• Data for this exercise
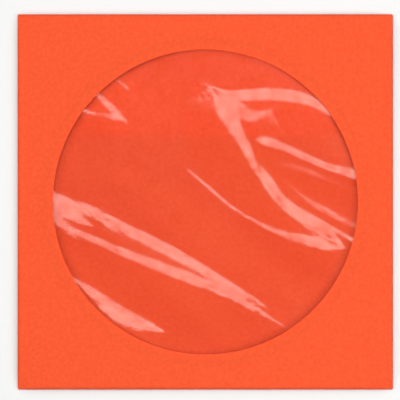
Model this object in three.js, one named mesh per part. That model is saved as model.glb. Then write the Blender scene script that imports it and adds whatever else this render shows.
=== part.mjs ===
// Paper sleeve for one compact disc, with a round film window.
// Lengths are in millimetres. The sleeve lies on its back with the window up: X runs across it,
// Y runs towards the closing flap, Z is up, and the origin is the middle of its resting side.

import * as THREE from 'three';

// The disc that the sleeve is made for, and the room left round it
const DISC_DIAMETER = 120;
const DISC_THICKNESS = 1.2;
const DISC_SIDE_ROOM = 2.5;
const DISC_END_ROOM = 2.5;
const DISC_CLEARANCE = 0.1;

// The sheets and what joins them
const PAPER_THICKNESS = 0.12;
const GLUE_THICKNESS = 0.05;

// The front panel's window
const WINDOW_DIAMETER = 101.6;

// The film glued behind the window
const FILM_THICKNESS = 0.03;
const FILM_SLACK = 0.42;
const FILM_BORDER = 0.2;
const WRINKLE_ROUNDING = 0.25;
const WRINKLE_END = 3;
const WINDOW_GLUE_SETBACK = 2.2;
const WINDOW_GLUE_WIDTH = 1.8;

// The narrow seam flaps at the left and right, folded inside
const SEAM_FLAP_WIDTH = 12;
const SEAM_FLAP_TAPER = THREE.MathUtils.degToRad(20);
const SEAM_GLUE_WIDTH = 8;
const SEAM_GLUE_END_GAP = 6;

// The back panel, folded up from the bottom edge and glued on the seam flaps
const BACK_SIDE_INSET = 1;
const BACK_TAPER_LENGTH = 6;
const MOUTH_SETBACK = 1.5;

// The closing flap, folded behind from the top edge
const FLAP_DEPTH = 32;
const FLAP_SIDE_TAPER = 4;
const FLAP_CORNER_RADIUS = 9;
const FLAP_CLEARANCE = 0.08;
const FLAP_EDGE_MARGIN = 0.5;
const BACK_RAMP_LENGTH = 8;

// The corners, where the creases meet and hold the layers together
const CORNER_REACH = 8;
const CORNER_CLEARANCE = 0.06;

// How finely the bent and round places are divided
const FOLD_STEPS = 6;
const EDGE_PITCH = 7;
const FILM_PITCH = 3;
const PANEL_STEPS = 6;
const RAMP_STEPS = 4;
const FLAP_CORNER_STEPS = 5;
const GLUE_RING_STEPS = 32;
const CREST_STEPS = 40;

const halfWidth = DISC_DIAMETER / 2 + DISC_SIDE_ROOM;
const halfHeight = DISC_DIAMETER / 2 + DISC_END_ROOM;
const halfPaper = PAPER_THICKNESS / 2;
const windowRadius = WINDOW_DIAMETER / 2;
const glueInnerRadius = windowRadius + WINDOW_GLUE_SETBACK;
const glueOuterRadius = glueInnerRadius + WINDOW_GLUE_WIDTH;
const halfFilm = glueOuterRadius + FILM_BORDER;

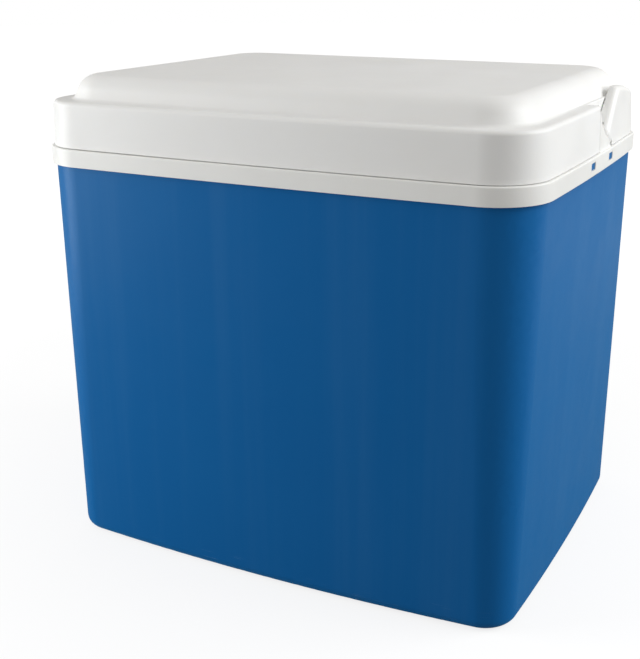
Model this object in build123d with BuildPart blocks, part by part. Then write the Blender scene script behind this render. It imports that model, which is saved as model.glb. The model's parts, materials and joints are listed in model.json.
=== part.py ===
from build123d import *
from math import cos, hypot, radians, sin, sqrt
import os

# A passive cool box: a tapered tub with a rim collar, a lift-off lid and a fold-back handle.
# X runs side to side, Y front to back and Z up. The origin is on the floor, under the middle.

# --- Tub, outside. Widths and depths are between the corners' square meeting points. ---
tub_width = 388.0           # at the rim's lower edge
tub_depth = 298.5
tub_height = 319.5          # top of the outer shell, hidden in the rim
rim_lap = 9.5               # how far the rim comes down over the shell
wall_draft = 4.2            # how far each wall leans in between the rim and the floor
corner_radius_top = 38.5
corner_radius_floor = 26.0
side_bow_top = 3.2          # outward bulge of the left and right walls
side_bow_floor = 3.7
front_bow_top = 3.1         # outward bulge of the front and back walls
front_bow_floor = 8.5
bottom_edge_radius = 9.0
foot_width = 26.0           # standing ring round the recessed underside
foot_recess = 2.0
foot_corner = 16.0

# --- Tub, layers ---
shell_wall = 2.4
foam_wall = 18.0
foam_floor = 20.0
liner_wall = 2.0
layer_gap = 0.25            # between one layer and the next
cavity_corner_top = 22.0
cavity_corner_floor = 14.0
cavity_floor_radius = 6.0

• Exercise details
Print out the whole listing exactly as it appears.

• Solved problem
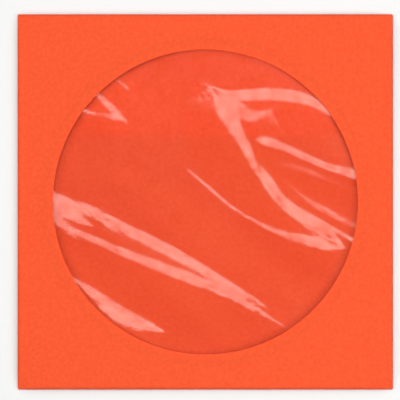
Model this object in three.js, one named mesh per part. That model is saved as model.glb. Then write the Blender scene script that imports it and adds whatever else this render shows.
=== part.mjs ===
// Paper sleeve for one compact disc, with a round film window.
// Lengths are in millimetres. The sleeve lies on its back with the window up: X runs across it,
// Y runs towards the closing flap, Z is up, and the origin is the middle of its resting side.

import * as THREE from 'three';

// The disc that the sleeve is made for, and the room left round it
const DISC_DIAMETER = 120;
const DISC_THICKNESS = 1.2;
const DISC_SIDE_ROOM = 2.5;
const DISC_END_ROOM = 2.5;
const DISC_CLEARANCE = 0.1;

// The sheets and what joins them
const PAPER_THICKNESS = 0.12;
const GLUE_THICKNESS = 0.05;

// The front panel's window
const WINDOW_DIAMETER = 101.6;

// The film glued behind the window
const FILM_THICKNESS = 0.03;
const FILM_SLACK = 0.42;
const FILM_BORDER = 0.2;
const WRINKLE_ROUNDING = 0.25;
const WRINKLE_END = 3;
const WINDOW_GLUE_SETBACK = 2.2;
const WINDOW_GLUE_WIDTH = 1.8;

// The narrow seam flaps at the left and right, folded inside
const SEAM_FLAP_WIDTH = 12;
const SEAM_FLAP_TAPER = THREE.MathUtils.degToRad(20);
const SEAM_GLUE_WIDTH = 8;
const SEAM_GLUE_END_GAP = 6;

// The back panel, folded up from the bottom edge and glued on the seam flaps
const BACK_SIDE_INSET = 1;
const BACK_TAPER_LENGTH = 6;
const MOUTH_SETBACK = 1.5;

// The closing flap, folded behind from the top edge
const FLAP_DEPTH = 32;
const FLAP_SIDE_TAPER = 4;
const FLAP_CORNER_RADIUS = 9;
const FLAP_CLEARANCE = 0.08;
const FLAP_EDGE_MARGIN = 0.5;
const BACK_RAMP_LENGTH = 8;

// The corners, where the creases meet and hold the layers together
const CORNER_REACH = 8;
const CORNER_CLEARANCE = 0.06;

// How finely the bent and round places are divided
const FOLD_STEPS = 6;
const EDGE_PITCH = 7;
const FILM_PITCH = 3;
const PANEL_STEPS = 6;
const RAMP_STEPS = 4;
const FLAP_CORNER_STEPS = 5;
const GLUE_RING_STEPS = 32;
const CREST_STEPS = 40;

const halfWidth = DISC_DIAMETER / 2 + DISC_SIDE_ROOM;
const halfHeight = DISC_DIAMETER / 2 + DISC_END_ROOM;
const halfPaper = PAPER_THICKNESS / 2;
const windowRadius = WINDOW_DIAMETER / 2;
const glueInnerRadius = windowRadius + WINDOW_GLUE_SETBACK;
const glueOuterRadius = glueInnerRadius + WINDOW_GLUE_WIDTH;
const halfFilm = glueOuterRadius + FILM_BORDER;

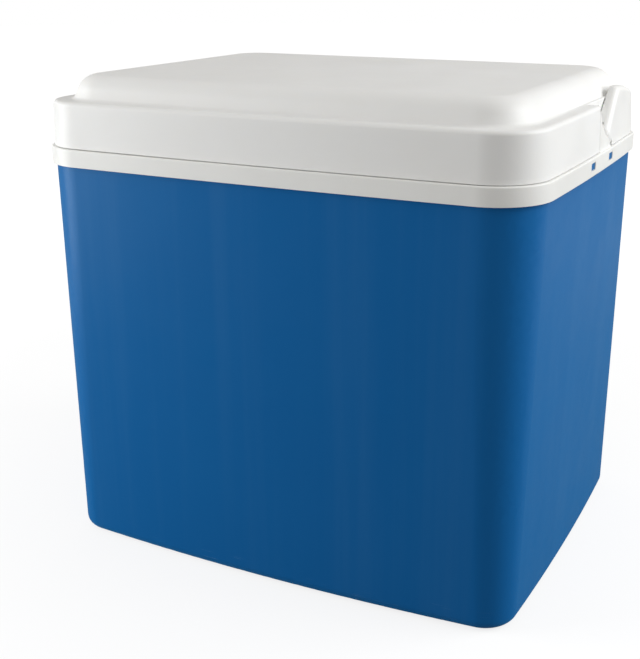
Model this object in build123d with BuildPart blocks, part by part. Then write the Blender scene script behind this render. It imports that model, which is saved as model.glb. The model's parts, materials and joints are listed in model.json.
=== part.py ===
from build123d import *
from math import cos, hypot, radians, sin, sqrt
import os

# A passive cool box: a tapered tub with a rim collar, a lift-off lid and a fold-back handle.
# X runs side to side, Y front to back and Z up. The origin is on the floor, under the middle.

# --- Tub, outside. Widths and depths are between the corners' square meeting points. ---
tub_width = 388.0           # at the rim's lower edge
tub_depth = 298.5
tub_height = 319.5          # top of the outer shell, hidden in the rim
rim_lap = 9.5               # how far the rim comes down over the shell
wall_draft = 4.2            # how far each wall leans in between the rim and the floor
corner_radius_top = 38.5
corner_radius_floor = 26.0
side_bow_top = 3.2          # outward bulge of the left and right walls
side_bow_floor = 3.7
front_bow_top = 3.1         # outward bulge of the front and back walls
front_bow_floor = 8.5
bottom_edge_radius = 9.0
foot_width = 26.0           # standing ring round the recessed underside
foot_recess = 2.0
foot_corner = 16.0

# --- Tub, layers ---
shell_wall = 2.4
foam_wall = 18.0
foam_floor = 20.0
liner_wall = 2.0
layer_gap = 0.25            # between one layer and the next
cavity_corner_top = 22.0
cavity_corner_floor = 14.0
cavity_floor_radius = 6.0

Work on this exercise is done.